28 mars 2024
Dead-slow-ahead

Top ten cinéma pour 2016

Parmi la quarantaine de films que j’ai regardée au cinéma cette année, deux sont sortis dans les salles fin 2015 mais je ne les ai vus qu’en janvier. Ils sont pourtant dans ma liste. Je précise que je n’ai pas encore vu le dernier Jarmush, Paterson, et surtout L’Ornithologue, de João Pedro Rodrigues, qui a l’air très bien.

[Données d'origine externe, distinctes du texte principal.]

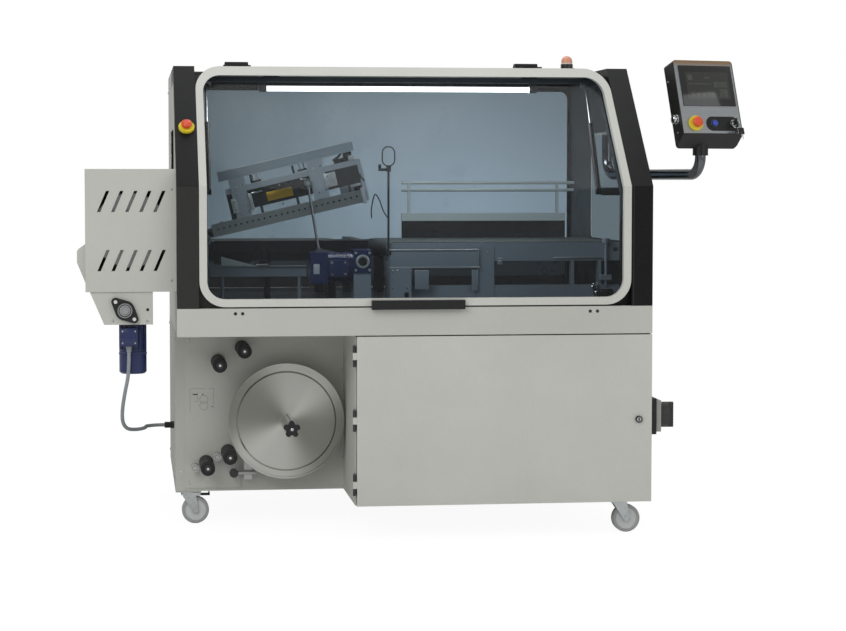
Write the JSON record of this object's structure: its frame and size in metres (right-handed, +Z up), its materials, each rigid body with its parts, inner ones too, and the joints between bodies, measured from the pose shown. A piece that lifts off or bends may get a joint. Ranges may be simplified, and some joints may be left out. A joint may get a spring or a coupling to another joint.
{
  "type": "shrink wrapping machine",
  "caption": "Cabinet-type film sealing machine with a hinged guard hood, tilting seal head, conveyors, film reel bay, scrap winder and swivelling control panel.",
  "frame": {"origin": "on the floor under the middle of the machine's bounding box", "axes": "+X to the right along the front, +Y from the front to the back, +Z up"},
  "size_m": [2.3083, 1.424, 1.687],
  "materials": {
    "panel_paint": "fine texture",
    "frame_paint": "painted",
    "black_paint": "satin",
    "inner_paint": "satin",
    "window_sheet": "clear",
    "black_plastic": "matte",
    "black_rubber": "matte",
    "belt_rubber": "matte",
    "steel": "brushed",
    "zinc": "bright",
    "alu": "brushed",
    "motor_paint": "gloss",
    "conduit": "satin",
    "beacon_lens": "gloss",
    "wheel_grey": "satin",
    "arm_chrome": "polished",
    "panel_metal": "satin",
    "stop_red": "gloss",
    "blue_plastic": "gloss",
    "lamp_white": "satin"
  },
  "bodies": {
    "machine": {"base_pan": "panel_paint", "left_side": "panel_paint", "right_side": "panel_paint", "rear_panel": "panel_paint", "rear_window": "window_sheet", "roof_panel": "panel_paint", "hinge_blocks": "black_plastic", "beacon": "beacon_lens", "bay_panel": "panel_paint", "bay_hardware": "steel", "deck": "panel_paint", "cheeks": "black_paint", "inner_frame": "inner_paint", "conveyor_belts": "belt_rubber", "product_guides": "alu", "lower_jaw": "black_paint", "gear_motor": "motor_paint", "winder_housing": "panel_paint", "flange_bearing": "steel", "winder_motor": "motor_paint", "motor_cable": "conduit", "cable_gland": "black_plastic", "switch_base": "black_plastic", "caster_mounts": "zinc"},
    "hood": {"hood_frame": "frame_paint", "hood_window": "window_sheet", "hood_handle": "black_plastic", "hood_lamp": "lamp_white"},
    "spring_tubes": {"spring_cylinders": "black_paint"},
    "spring_ends": {"spring_rods": "steel"},
    "door": {"cabinet_door": "panel_paint"},
    "lock": {"door_lock": "zinc"},
    "reel_disc": {"film_disc": "alu"},
    "disc_knob": {"star_knob": "black_plastic"},
    "roller_1": {"film_roller_1": "black_rubber"},
    "roller_2": {"film_roller_2": "black_rubber"},
    "roller_3": {"film_roller_3": "black_rubber"},
    "roller_4": {"film_roller_4": "black_rubber"},
    "head": {"seal_head": "black_paint", "seal_bar": "alu"},
    "head_rod": {"push_rod": "steel"},
    "head_crank": {"crank": "steel"},
    "infeed_drive": {"infeed_roller": "steel"},
    "outfeed_drive": {"outfeed_roller": "steel"},
    "fork_1": {"caster_fork_1": "zinc"},
    "fork_2": {"caster_fork_2": "zinc"},
    "wheel_1": {"caster_wheel_1": "wheel_grey"},
    "wheel_2": {"caster_wheel_2": "wheel_grey"},
    "wheel_3": {"caster_wheel_3": "wheel_grey"},
    "wheel_4": {"caster_wheel_4": "wheel_grey"},
    "pedal": {"brake_pedal": "black_plastic"},
    "arm": {"control_arm": "arm_chrome"},
    "panel": {"panel_case": "panel_metal"},
    "cheek_stop": {"cheek_stop_button": "stop_red"},
    "panel_stop": {"panel_stop_button": "stop_red"},
    "start_button": {"blue_button": "blue_plastic"},
    "key": {"key_switch": "zinc"},
    "main_switch": {"switch_knob": "black_plastic"},
    "scrap_drive": {"winder_shaft": "steel"},
    "scrap_reel": {"winder_reel": "alu"}
  },
  "joints": [
    {"name": "hood_hinge", "type": "hinge", "parent": "machine", "child": "hood", "pos_m": [-0.01478, 0.09, 1.628], "axis": [-1, 0, 0], "range_deg": [0, 62]},
    {"name": "spring_tilt", "type": "hinge", "parent": "machine", "child": "spring_tubes", "pos_m": [-0.01478, -0.358, 1.18], "axis": [1, 0, 0], "range_deg": [0, 5.08]},
    {"name": "spring_stroke", "type": "slide", "parent": "spring_tubes", "child": "spring_ends", "axis": [0, 0.508, 0.8614], "range_m": [0, 0.2285]},
    {"name": "door_hinge", "type": "hinge", "parent": "machine", "child": "door", "pos_m": [-0.23028, -0.682, 0], "axis": [0, 0, -1], "range_deg": [0, 110]},
    {"name": "door_lock_turn", "type": "hinge", "parent": "door", "child": "lock", "pos_m": [0.74672, -0.688, 0.404], "axis": [0, -1, 0], "range_deg": [0, 90]},
    {"name": "disc_spin", "type": "hinge", "parent": "machine", "child": "reel_disc", "pos_m": [-0.43528, -0.688, 0.376], "axis": [0, 1, 0], "continuous": true},
    {"name": "star_knob_turn", "type": "hinge", "parent": "reel_disc", "child": "disc_knob", "pos_m": [-0.43528, -0.688, 0.376], "axis": [0, 1, 0], "continuous": true},
    {"name": "film_roller_spin_1", "type": "hinge", "parent": "machine", "child": "roller_1", "pos_m": [-0.67128, -0.688, 0.582], "axis": [0, 1, 0], "continuous": true},
    {"name": "film_roller_spin_2", "type": "hinge", "parent": "machine", "child": "roller_2", "pos_m": [-0.58628, -0.688, 0.63], "axis": [0, 1, 0], "continuous": true},
    {"name": "film_roller_spin_3", "type": "hinge", "parent": "machine", "child": "roller_3", "pos_m": [-0.71428, -0.688, 0.225], "axis": [0, 1, 0], "continuous": true},
    {"name": "film_roller_spin_4", "type": "hinge", "parent": "machine", "child": "roller_4", "pos_m": [-0.63728, -0.688, 0.262], "axis": [0, 1, 0], "continuous": true},
    {"name": "seal_head_swing", "type": "hinge", "parent": "machine", "child": "head", "pos_m": [-0.71428, -0.688, 1.01], "axis": [0, 1, 0], "range_deg": [0, 13]},
    {"name": "push_rod_swing", "type": "hinge", "parent": "head", "child": "head_rod", "pos_m": [-0.35237, -0.688, 1.20992], "axis": [0, 1, 0], "range_deg": [-7.22, 0]},
    {"name": "crank_turn", "type": "hinge", "parent": "machine", "child": "head_crank", "pos_m": [-0.17578, -0.688, 0.938], "axis": [0, 1, 0], "range_deg": [-37.56, 0]},
    {"name": "infeed_roller_spin", "type": "hinge", "parent": "machine", "child": "infeed_drive", "pos_m": [0.75372, -0.688, 0.9727], "axis": [0, 1, 0], "continuous": true},
    {"name": "outfeed_roller_spin", "type": "hinge", "parent": "machine", "child": "outfeed_drive", "pos_m": [-0.78328, -0.688, 0.9727], "axis": [0, 1, 0], "continuous": true},
    {"name": "caster_swivel_1", "type": "hinge", "parent": "machine", "child": "fork_1", "pos_m": [-0.77628, -0.208, 0.1], "axis": [0, 0, 1], "continuous": true},
    {"name": "caster_swivel_2", "type": "hinge", "parent": "machine", "child": "fork_2", "pos_m": [0.70272, -0.578, 0.1], "axis": [0, 0, 1], "continuous": true},
    {"name": "caster_wheel_spin_1", "type": "hinge", "parent": "fork_1", "child": "wheel_1", "pos_m": [-0.75128, -0.208, 0.048], "axis": [0, 1, 0], "continuous": true},
    {"name": "caster_wheel_spin_2", "type": "hinge", "parent": "fork_2", "child": "wheel_2", "pos_m": [0.72772, -0.578, 0.048], "axis": [0, 1, 0], "continuous": true},
    {"name": "caster_wheel_spin_3", "type": "hinge", "parent": "machine", "child": "wheel_3", "pos_m": [-0.75128, 0.602, 0.048], "axis": [0, 1, 0], "continuous": true},
    {"name": "caster_wheel_spin_4", "type": "hinge", "parent": "machine", "child": "wheel_4", "pos_m": [0.72772, 0.602, 0.048], "axis": [0, 1, 0], "continuous": true},
    {"name": "brake_pedal_press", "type": "hinge", "parent": "fork_1", "child": "pedal", "pos_m": [-0.73828, -0.208, 0.105], "axis": [0, 1, 0], "range_deg": [0, 8]},
    {"name": "arm_swivel", "type": "hinge", "parent": "machine", "child": "arm", "pos_m": [0.82272, 0.172, 1.45], "axis": [0, 0, 1], "range_deg": [0, 90]},
    {"name": "panel_swivel", "type": "hinge", "parent": "arm", "child": "panel", "pos_m": [1.00972, -0.488, 1.34], "axis": [0, 0, 1], "range_deg": [-45, 45]},
    {"name": "cheek_stop_press", "type": "slide", "parent": "machine", "child": "cheek_stop", "axis": [0, 0.7139, -0.7002], "range_m": [0, 0.005]},
    {"name": "panel_stop_press", "type": "slide", "parent": "panel", "child": "panel_stop", "axis": [-0.2462, 0.9186, -0.309], "range_m": [0, 0.005]},
    {"name": "start_button_press", "type": "slide", "parent": "panel", "child": "start_button", "axis": [-0.2462, 0.9186, -0.309], "range_m": [0, 0.003], "stiffness_N_per_m": 600},
    {"name": "key_turn", "type": "hinge", "parent": "panel", "child": "key", "pos_m": [1.11734, -0.511, 1.41605], "axis": [-0.2462, 0.9186, -0.309], "range_deg": [0, 90]},
    {"name": "main_switch_turn", "type": "hinge", "parent": "machine", "child": "main_switch", "pos_m": [0.83672, -0.588, 0.408], "axis": [1, 0, 0], "range_deg": [0, 90]},
    {"name": "scrap_reel_spin", "type": "hinge", "parent": "machine", "child": "scrap_reel", "pos_m": [-0.97428, -0.688, 1.052], "axis": [0, 1, 0], "continuous": true},
    {"name": "winder_shaft_spin", "type": "hinge", "parent": "machine", "child": "scrap_drive", "pos_m": [-0.99428, -0.688, 0.785], "axis": [0, 1, 0], "continuous": true}
  ],
  "couplings": [
    {"joint": "spring_tilt", "follows": "hood_hinge", "ratio": 0.07875},
    {"joint": "spring_stroke", "follows": "hood_hinge", "m_per_rad": 0.21025},
    {"joint": "push_rod_swing", "follows": "seal_head_swing", "ratio": -0.548},
    {"joint": "crank_turn", "follows": "seal_head_swing", "ratio": -2.8818},
    {"joint": "winder_shaft_spin", "follows": "scrap_reel_spin", "ratio": 1}
  ]
}
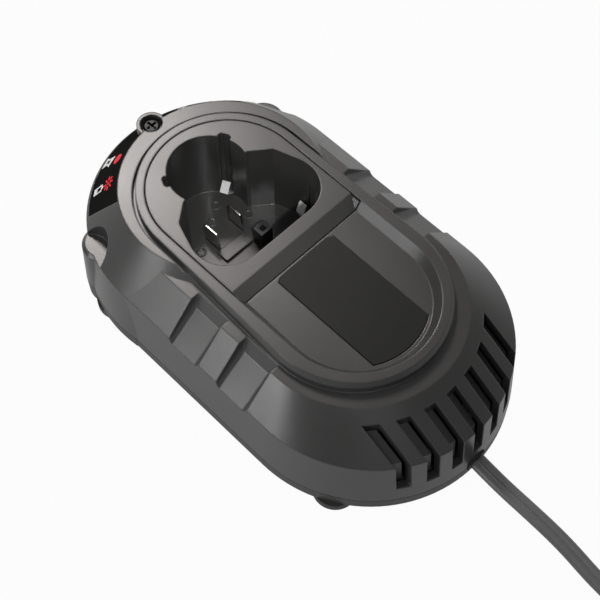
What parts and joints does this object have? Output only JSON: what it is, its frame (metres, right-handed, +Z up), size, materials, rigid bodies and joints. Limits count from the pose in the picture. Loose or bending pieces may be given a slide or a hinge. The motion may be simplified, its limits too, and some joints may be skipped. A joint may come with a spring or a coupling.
{
  "type": "battery charger",
  "caption": "Desktop charger for slim post-shaped tool batteries: three-lobed well, flush indicator windows, finger grips, air slots, flat mains lead, coil and plug.",
  "frame": {"origin": "bottom centre of the charger itself, without its mains lead, coil and plug; the feet stand on Z = 0", "axes": "+X from the indicator end towards the end the lead leaves at, +Z up, +Y completes the right-handed frame"},
  "size_m": [0.2759, 0.1337, 0.0407],
  "materials": {
    "upper_housing": "fine texture, dark warm grey",
    "lower_housing": "fine texture, dark warm grey",
    "battery_cup": "fine texture, near black",
    "label_plate": "bare dark label",
    "indicator_window_left": "smoked, polished",
    "indicator_window_right": "smoked, polished",
    "vent_baffle": "fine texture",
    "top_screw": "zinc plated",
    "case_screws": "zinc plated",
    "foot_front_left": "matt",
    "foot_front_right": "matt",
    "foot_rear_left": "matt",
    "foot_rear_right": "matt",
    "circuit_board": "solder resist over glass-filled resin",
    "board_screws": "zinc plated",
    "terminal_holder": "moulded",
    "contact_blade_positive": "nickel plated",
    "contact_blade_negative": "nickel plated",
    "sensor_socket": "moulded",
    "keyway_clip_left": "nickel plated",
    "keyway_clip_right": "nickel plated",
    "signal_spring_left": "nickel plated",
    "signal_spring_right": "nickel plated",
    "led_board": "solder resist over glass-filled resin",
    "status_leds": "tinted, polished",
    "transformer_core": "sintered ferrite",
    "transformer_winding": "tape wound",
    "mains_capacitor": "sleeved",
    "output_capacitor": "sleeved",
    "heatsink": "extruded",
    "power_transistor": "moulded",
    "choke": "enamelled wire",
    "suppressor_capacitor": "moulded case",
    "fuse": "moulded",
    "controller_chip": "moulded",
    "mains_terminal": "moulded",
    "mains_cores": "insulated wire",
    "strain_relief": "moulded",
    "cord_clamp": "moulded",
    "clamp_screws": "zinc plated",
    "mains_cord": "flat twin cord, satin",
    "cord_coil": "flat twin cord, satin",
    "cord_tail": "flat twin cord, satin",
    "plug_body": "moulded on the cord",
    "plug_pins": "nickel plated, sleeved at the root"
  },
  "bodies": {
    "root": {"upper_housing": "upper_housing", "lower_housing": "lower_housing", "battery_cup": "battery_cup", "label_plate": "label_plate", "indicator_window_left": "indicator_window_left", "indicator_window_right": "indicator_window_right", "vent_baffle": "vent_baffle", "top_screw": "top_screw", "case_screws": "case_screws", "foot_front_left": "foot_front_left", "foot_front_right": "foot_front_right", "foot_rear_left": "foot_rear_left", "foot_rear_right": "foot_rear_right", "circuit_board": "circuit_board", "board_screws": "board_screws", "terminal_holder": "terminal_holder", "contact_blade_positive": "contact_blade_positive", "contact_blade_negative": "contact_blade_negative", "sensor_socket": "sensor_socket", "keyway_clip_left": "keyway_clip_left", "keyway_clip_right": "keyway_clip_right", "signal_spring_left": "signal_spring_left", "signal_spring_right": "signal_spring_right", "led_board": "led_board", "status_leds": "status_leds", "transformer_core": "transformer_core", "transformer_winding": "transformer_winding", "mains_capacitor": "mains_capacitor", "output_capacitor": "output_capacitor", "heatsink": "heatsink", "power_transistor": "power_transistor", "choke": "choke", "suppressor_capacitor": "suppressor_capacitor", "fuse": "fuse", "controller_chip": "controller_chip", "mains_terminal": "mains_terminal", "mains_cores": "mains_cores", "strain_relief": "strain_relief", "cord_clamp": "cord_clamp", "clamp_screws": "clamp_screws", "mains_cord": "mains_cord", "cord_coil": "cord_coil", "cord_tail": "cord_tail", "plug_body": "plug_body", "plug_pins": "plug_pins"}
  },
  "joints": []
}
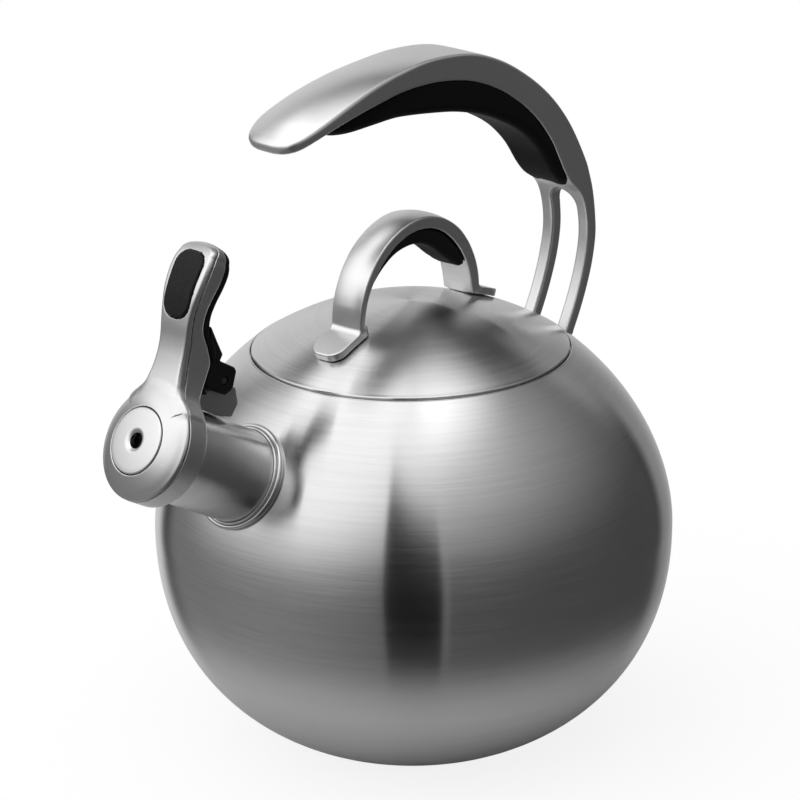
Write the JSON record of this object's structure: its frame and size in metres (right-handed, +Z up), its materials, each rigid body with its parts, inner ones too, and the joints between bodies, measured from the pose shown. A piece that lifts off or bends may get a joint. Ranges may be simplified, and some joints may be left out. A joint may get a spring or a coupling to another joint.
{
  "type": "stovetop whistling kettle",
  "caption": "Round brushed-steel stovetop kettle with an open C-shaped handle, lift-off lid with arched grip, and a lever-opened whistle cap on a short spout.",
  "frame": {"origin": "centre of the flat base disc, on the surface the kettle stands on", "axes": "+Z up, the spout points along -X, the main handle is rooted at +X, the kettle is symmetric about the XZ plane apart from the lid's small turn in its seat"},
  "size_m": [0.2286, 0.19, 0.2553],
  "materials": {
    "brushed_body": "fine brushing round the body",
    "brushed_lid": "concentric brushing",
    "base_steel": "plain rolled steel",
    "spout_steel": "brushed round the tube",
    "satin_metal": "satin, bead blasted casting",
    "screw_steel": "plain",
    "black_rubber": "matte",
    "black_moulding": "satin black nylon",
    "grey_silicone": "matte silicone"
  },
  "bodies": {
    "kettle": {"body_shell": "brushed_body", "base_disc": "base_steel", "spout_tube": "spout_steel", "spout_collar": "spout_steel", "spout_bracket": "satin_metal", "hinge_pin": "screw_steel", "handle_frame": "satin_metal", "handle_grip": "black_rubber", "handle_screw_near": "screw_steel", "handle_screw_far": "screw_steel", "handle_washer_near": "grey_silicone", "handle_washer_far": "grey_silicone"},
    "whistle_cap": {"cap_shell": "satin_metal", "cap_back": "satin_metal", "lever_cover": "black_moulding", "lever_pad": "black_rubber", "whistle_disc": "satin_metal", "whistle_chamber": "base_steel", "cap_seal": "grey_silicone", "torsion_spring": "screw_steel"},
    "lid": {"lid_dome": "brushed_lid", "lid_skirt": "base_steel", "lid_seal": "grey_silicone", "lid_handle": "satin_metal", "lid_handle_grip": "black_rubber", "lid_screw_front": "screw_steel", "lid_screw_rear": "screw_steel"}
  },
  "joints": [
    {"name": "spout_cap_hinge", "type": "hinge", "parent": "kettle", "child": "whistle_cap", "pos_m": [-0.09307, 0, 0.15959], "axis": [0, 1, 0], "range_deg": [0, 45], "stiffness_Nm_per_rad": 0.12, "springref_deg": -20.05, "deforming": ["torsion_spring"]},
    {"name": "lid_lift", "type": "slide", "parent": "kettle", "child": "lid", "axis": [0, 0, 1], "range_m": [0, 0.03]}
  ]
}
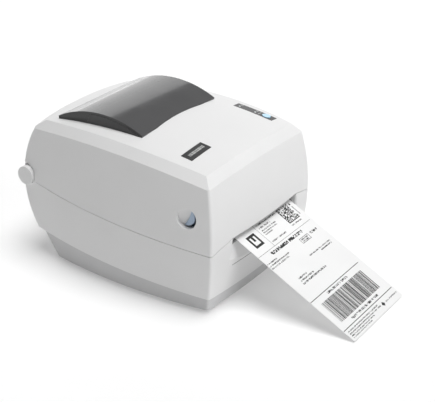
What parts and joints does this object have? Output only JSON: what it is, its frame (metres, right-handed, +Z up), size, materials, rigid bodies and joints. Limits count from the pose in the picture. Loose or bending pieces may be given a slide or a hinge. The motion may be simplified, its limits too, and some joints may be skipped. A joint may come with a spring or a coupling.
{
  "type": "thermal label printer",
  "caption": "Desktop thermal label printer: two-part grey shell with a rear-hinged cover, smoked arched roll window, side release scoops and a printed label leaving the front slot.",
  "frame": {"origin": "on the surface the printer stands on, midway between its four rubber feet", "axes": "+Z up, -Y towards the front where labels come out, +X to the right of someone facing +Y"},
  "size_m": [0.1984, 0.3882, 0.1693],
  "materials": {
    "shell_plastic": "fine moulded texture, light grey",
    "plinth_plastic": "fine moulded texture, mid grey",
    "foot_rubber": "soft matt",
    "steel": "zinc plated",
    "black_plastic": "fine moulded texture",
    "circuit_board": "green solder mask",
    "chip_black": "moulded epoxy",
    "bright_metal": "plated",
    "bearing_plastic": "acetal",
    "aluminium_bar": "extruded",
    "head_ceramic": "glazed",
    "latch_blue": "smooth moulded",
    "guide_blue": "smooth moulded",
    "button_blue": "translucent cap",
    "panel_dark": "printed overlay, no lettering",
    "lamp": "clear light pipe",
    "smoked_window": "smoked, polished",
    "label_paper": "coated white",
    "core_board": "spiral wound"
  },
  "bodies": {
    "base": {"lower_case": "shell_plastic", "base_plate": "plinth_plastic", "rubber_foot_1": "foot_rubber", "rubber_foot_2": "foot_rubber", "rubber_foot_3": "foot_rubber", "rubber_foot_4": "foot_rubber", "front_bezel": "shell_plastic", "tear_bar": "steel", "media_tray": "black_plastic", "main_board": "circuit_board", "board_components": "chip_black", "port_panel": "black_plastic", "power_inlet": "black_plastic", "usb_socket": "bright_metal", "switch_housing": "black_plastic", "socket_board": "circuit_board", "platen_bearing_left": "bearing_plastic", "platen_bearing_right": "bearing_plastic", "stepper_motor": "black_plastic", "motor_bracket": "steel", "gap_sensor": "black_plastic", "holder_pinion_pin": "steel", "hinge_bracket_left": "steel", "hinge_bracket_right": "steel", "hinge_pin_left": "shell_plastic", "hinge_pin_right": "shell_plastic", "case_screws": "steel", "label_web": "label_paper", "printed_label": "label_paper"},
    "platen": {"platen_shaft": "steel", "platen_rubber": "foot_rubber", "platen_gear": "bearing_plastic"},
    "idler": {"idler_gear": "bearing_plastic"},
    "pinion": {"motor_pinion": "steel"},
    "cover": {"top_cover": "shell_plastic", "window": "smoked_window", "cover_frame": "steel", "frame_screws": "steel", "head_pivot_rod": "steel", "control_panel": "panel_dark", "status_lights": "lamp", "name_plate": "panel_dark", "button_board": "circuit_board", "head_spring_left": "steel", "head_spring_right": "steel"},
    "head": {"head_cooling_bar": "aluminium_bar", "thermal_head": "head_ceramic"},
    "latch": {"latch_shaft": "steel", "latch_lever_left": "latch_blue", "latch_lever_right": "latch_blue"},
    "button": {"feed_button": "button_blue"},
    "rocker": {"power_rocker": "black_plastic"},
    "holder_left": {"roll_holder_left": "bearing_plastic"},
    "holder_right": {"roll_holder_right": "bearing_plastic"},
    "holder_drive": {"holder_pinion": "bearing_plastic"},
    "guide_left": {"media_guide_left": "guide_blue"},
    "guide_right": {"media_guide_right": "guide_blue"},
    "roll": {"label_roll": "label_paper", "roll_core": "core_board"}
  },
  "joints": [
    {"name": "cover_hinge", "type": "hinge", "parent": "base", "child": "cover", "pos_m": [0, 0.1287, 0.0895], "axis": [-1, 0, 0], "range_deg": [0, 90]},
    {"name": "head_tilt", "type": "hinge", "parent": "cover", "child": "head", "pos_m": [0, -0.062, 0.092], "axis": [-1, 0, 0], "range_deg": [0, 3], "stiffness_Nm_per_rad": 2, "springref_deg": -11.46, "deforming": ["head_spring_left", "head_spring_right"]},
    {"name": "latch_release", "type": "hinge", "parent": "cover", "child": "latch", "pos_m": [0, -0.078, 0.132], "axis": [-1, 0, 0], "range_deg": [0, 3.7], "stiffness_Nm_per_rad": 0.5, "springref_deg": -5.73},
    {"name": "feed_press", "type": "slide", "parent": "cover", "child": "button", "axis": [0, 0, -1], "range_m": [0, 0.0006], "stiffness_N_per_m": 300, "springref_m": -0.0005},
    {"name": "power_rock", "type": "hinge", "parent": "base", "child": "rocker", "pos_m": [-0.029, 0.128, 0.0505], "axis": [1, 0, 0], "range_deg": [0, 14]},
    {"name": "platen_spin", "type": "hinge", "parent": "base", "child": "platen", "pos_m": [0, -0.092, 0.06325], "axis": [1, 0, 0], "continuous": true},
    {"name": "idler_spin", "type": "hinge", "parent": "base", "child": "idler", "pos_m": [0.0725, -0.07171, 0.05201], "axis": [1, 0, 0], "continuous": true},
    {"name": "pinion_spin", "type": "hinge", "parent": "base", "child": "pinion", "pos_m": [0.0725, -0.054, 0.047], "axis": [1, 0, 0], "continuous": true},
    {"name": "roll_spin", "type": "hinge", "parent": "base", "child": "roll", "pos_m": [0, 0.048, 0.102], "axis": [1, 0, 0], "continuous": true},
    {"name": "holder_left_slide", "type": "slide", "parent": "base", "child": "holder_left", "axis": [-1, 0, 0], "range_m": [0, 0.009], "stiffness_N_per_m": 150, "springref_m": -0.01},
    {"name": "holder_right_slide", "type": "slide", "parent": "base", "child": "holder_right", "axis": [1, 0, 0], "range_m": [0, 0.009]},
    {"name": "holder_pinion_turn", "type": "hinge", "parent": "base", "child": "holder_drive", "pos_m": [0, 0.048, 0.0474], "axis": [0, 0, 1], "range_deg": [0, 74]},
    {"name": "guide_left_slide", "type": "slide", "parent": "base", "child": "guide_left", "axis": [-1, 0, 0], "range_m": [0, 0.008]},
    {"name": "guide_right_slide", "type": "slide", "parent": "base", "child": "guide_right", "axis": [1, 0, 0], "range_m": [0, 0.008]}
  ],
  "couplings": [
    {"joint": "idler_spin", "follows": "platen_spin", "ratio": -0.70588},
    {"joint": "pinion_spin", "follows": "platen_spin", "ratio": 2},
    {"joint": "holder_right_slide", "follows": "holder_left_slide", "ratio": 1},
    {"joint": "holder_pinion_turn", "follows": "holder_left_slide", "rad_per_m": 142.86},
    {"joint": "guide_right_slide", "follows": "guide_left_slide", "ratio": 1}
  ]
}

Voici donc un petit top 10 !

1. The Strangers, Na Hong-jin

Les deux premiers longs métrages de Na Hong-jin, The Chaser (2008) et The Murderer (2010), ont creusé très profond dans une quête que l’on pourrait considérer comme caractéristique d’un certain cinéma sud-coréen : celle de l’origine, ou du sens, du mal et de la violence. Ce qui est surprenant dans The Strangers, c’est que loin de rester dans les codes du genre et du cinéma contemporain de son pays, Na Hong-jin pousse très loin et fait un pari énorme. Ce n’est plus un assassin en série ou des policiers bêtes et méchants, mais le mal lui-même qu’il met en scène.


2. Elle, Paul Verhoeven

Plusieurs lectures possibles pour ce film. J’aime bien l’idée d’un film sur une femme entourée et désirée par tous les hommes (comme c’est souvent le cas pour les films avec Isabelle Huppert), mais qui finalement, après avoir été frappée, trompée, violée, draguée… avec ou sans sa permission,

Attention, spoiler
décide de vivre avec son amie.
Il y a, bien évidemment, beaucoup plus que cette interprétation
Attention, spoiler
« lesbienne »,
mais dans tous les cas ce n’est pas le plus important. C’est le thriller le plus réussi de l’année.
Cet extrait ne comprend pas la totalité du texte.